Written problem:
Pick out and copy every line below that has the word "finishes".

[3D code data]
** Begin **

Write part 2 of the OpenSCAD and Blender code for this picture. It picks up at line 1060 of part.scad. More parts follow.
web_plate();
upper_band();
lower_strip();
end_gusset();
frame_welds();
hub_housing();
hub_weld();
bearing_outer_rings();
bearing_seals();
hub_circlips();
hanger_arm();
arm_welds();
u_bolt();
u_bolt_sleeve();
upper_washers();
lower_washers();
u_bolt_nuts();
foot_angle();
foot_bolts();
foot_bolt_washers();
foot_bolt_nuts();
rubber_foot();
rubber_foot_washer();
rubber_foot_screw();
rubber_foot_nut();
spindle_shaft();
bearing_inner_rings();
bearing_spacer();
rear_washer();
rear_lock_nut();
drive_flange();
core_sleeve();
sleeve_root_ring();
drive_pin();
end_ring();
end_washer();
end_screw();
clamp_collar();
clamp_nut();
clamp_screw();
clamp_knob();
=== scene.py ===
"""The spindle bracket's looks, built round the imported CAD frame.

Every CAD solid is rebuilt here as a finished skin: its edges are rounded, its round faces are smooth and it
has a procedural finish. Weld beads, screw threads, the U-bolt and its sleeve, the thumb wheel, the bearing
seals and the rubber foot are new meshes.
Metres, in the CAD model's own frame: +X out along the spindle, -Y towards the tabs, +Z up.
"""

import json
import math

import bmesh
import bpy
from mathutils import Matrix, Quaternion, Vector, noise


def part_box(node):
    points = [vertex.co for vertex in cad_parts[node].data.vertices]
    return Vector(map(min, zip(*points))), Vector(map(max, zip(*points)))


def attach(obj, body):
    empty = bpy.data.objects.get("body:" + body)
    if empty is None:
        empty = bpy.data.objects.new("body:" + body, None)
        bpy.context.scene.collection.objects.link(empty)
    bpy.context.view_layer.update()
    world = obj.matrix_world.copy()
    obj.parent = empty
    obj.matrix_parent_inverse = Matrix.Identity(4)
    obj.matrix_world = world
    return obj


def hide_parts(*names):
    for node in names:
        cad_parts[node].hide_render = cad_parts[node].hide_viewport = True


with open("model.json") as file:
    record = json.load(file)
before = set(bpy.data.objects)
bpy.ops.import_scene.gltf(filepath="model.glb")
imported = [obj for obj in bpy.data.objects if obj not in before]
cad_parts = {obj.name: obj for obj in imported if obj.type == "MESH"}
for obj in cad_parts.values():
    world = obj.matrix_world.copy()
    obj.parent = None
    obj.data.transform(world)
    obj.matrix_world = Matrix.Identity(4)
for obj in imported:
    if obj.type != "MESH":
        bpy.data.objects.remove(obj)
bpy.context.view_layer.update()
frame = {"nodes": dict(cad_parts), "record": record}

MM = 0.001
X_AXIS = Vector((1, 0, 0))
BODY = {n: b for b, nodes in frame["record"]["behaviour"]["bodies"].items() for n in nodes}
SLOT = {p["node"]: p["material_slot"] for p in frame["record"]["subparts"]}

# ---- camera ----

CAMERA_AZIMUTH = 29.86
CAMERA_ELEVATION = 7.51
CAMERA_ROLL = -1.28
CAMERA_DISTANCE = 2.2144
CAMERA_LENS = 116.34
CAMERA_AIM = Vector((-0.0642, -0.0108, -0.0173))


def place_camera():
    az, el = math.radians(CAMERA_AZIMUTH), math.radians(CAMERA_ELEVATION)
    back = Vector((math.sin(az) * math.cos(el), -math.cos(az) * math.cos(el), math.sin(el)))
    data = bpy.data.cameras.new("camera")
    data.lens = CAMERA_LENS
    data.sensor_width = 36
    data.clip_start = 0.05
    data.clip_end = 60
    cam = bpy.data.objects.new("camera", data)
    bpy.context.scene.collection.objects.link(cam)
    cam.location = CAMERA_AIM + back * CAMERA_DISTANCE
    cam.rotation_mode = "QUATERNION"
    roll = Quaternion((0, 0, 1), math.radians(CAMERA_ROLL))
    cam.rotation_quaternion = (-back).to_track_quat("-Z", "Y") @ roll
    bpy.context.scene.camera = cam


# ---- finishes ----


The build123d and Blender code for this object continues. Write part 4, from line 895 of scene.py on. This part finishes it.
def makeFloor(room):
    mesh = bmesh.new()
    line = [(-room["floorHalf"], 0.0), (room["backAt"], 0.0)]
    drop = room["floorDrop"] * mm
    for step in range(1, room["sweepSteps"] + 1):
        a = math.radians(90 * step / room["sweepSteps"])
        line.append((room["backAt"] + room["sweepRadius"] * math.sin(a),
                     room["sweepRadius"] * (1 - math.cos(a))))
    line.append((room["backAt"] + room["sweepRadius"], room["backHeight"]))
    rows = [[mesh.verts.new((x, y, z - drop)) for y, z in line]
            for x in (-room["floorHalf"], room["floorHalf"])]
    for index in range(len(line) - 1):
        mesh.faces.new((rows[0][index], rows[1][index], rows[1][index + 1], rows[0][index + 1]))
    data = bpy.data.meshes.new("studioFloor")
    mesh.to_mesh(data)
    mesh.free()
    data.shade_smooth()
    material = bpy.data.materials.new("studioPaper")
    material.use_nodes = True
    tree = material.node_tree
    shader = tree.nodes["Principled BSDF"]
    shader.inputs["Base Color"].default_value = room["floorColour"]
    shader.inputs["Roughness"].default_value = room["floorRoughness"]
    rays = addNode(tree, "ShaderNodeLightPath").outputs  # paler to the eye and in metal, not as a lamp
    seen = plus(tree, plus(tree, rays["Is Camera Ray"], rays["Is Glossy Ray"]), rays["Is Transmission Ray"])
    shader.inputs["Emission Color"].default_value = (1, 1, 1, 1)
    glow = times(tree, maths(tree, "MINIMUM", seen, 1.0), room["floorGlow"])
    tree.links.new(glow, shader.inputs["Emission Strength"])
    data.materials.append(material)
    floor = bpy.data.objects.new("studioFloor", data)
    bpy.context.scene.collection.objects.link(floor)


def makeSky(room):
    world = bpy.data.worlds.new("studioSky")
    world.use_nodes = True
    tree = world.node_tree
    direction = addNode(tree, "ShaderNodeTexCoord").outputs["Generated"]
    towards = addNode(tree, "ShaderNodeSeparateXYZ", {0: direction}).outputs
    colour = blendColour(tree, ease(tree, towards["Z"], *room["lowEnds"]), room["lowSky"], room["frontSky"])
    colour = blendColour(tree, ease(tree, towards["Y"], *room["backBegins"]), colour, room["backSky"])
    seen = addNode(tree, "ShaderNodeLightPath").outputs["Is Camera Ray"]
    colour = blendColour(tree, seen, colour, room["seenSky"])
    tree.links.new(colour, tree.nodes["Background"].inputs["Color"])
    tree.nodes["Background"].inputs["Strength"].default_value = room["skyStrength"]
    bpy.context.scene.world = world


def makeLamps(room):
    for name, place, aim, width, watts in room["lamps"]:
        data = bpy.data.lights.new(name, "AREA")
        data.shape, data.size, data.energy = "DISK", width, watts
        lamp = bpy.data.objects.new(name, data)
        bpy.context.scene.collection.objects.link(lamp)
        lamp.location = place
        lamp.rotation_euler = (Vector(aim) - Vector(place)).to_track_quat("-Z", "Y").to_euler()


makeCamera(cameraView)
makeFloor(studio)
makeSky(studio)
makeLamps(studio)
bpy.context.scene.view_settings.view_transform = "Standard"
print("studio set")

** End **

Solved problem:
# ---- finishes ----
The build123d and Blender code for this object continues. Write part 4, from line 895 of scene.py on. This part finishes it.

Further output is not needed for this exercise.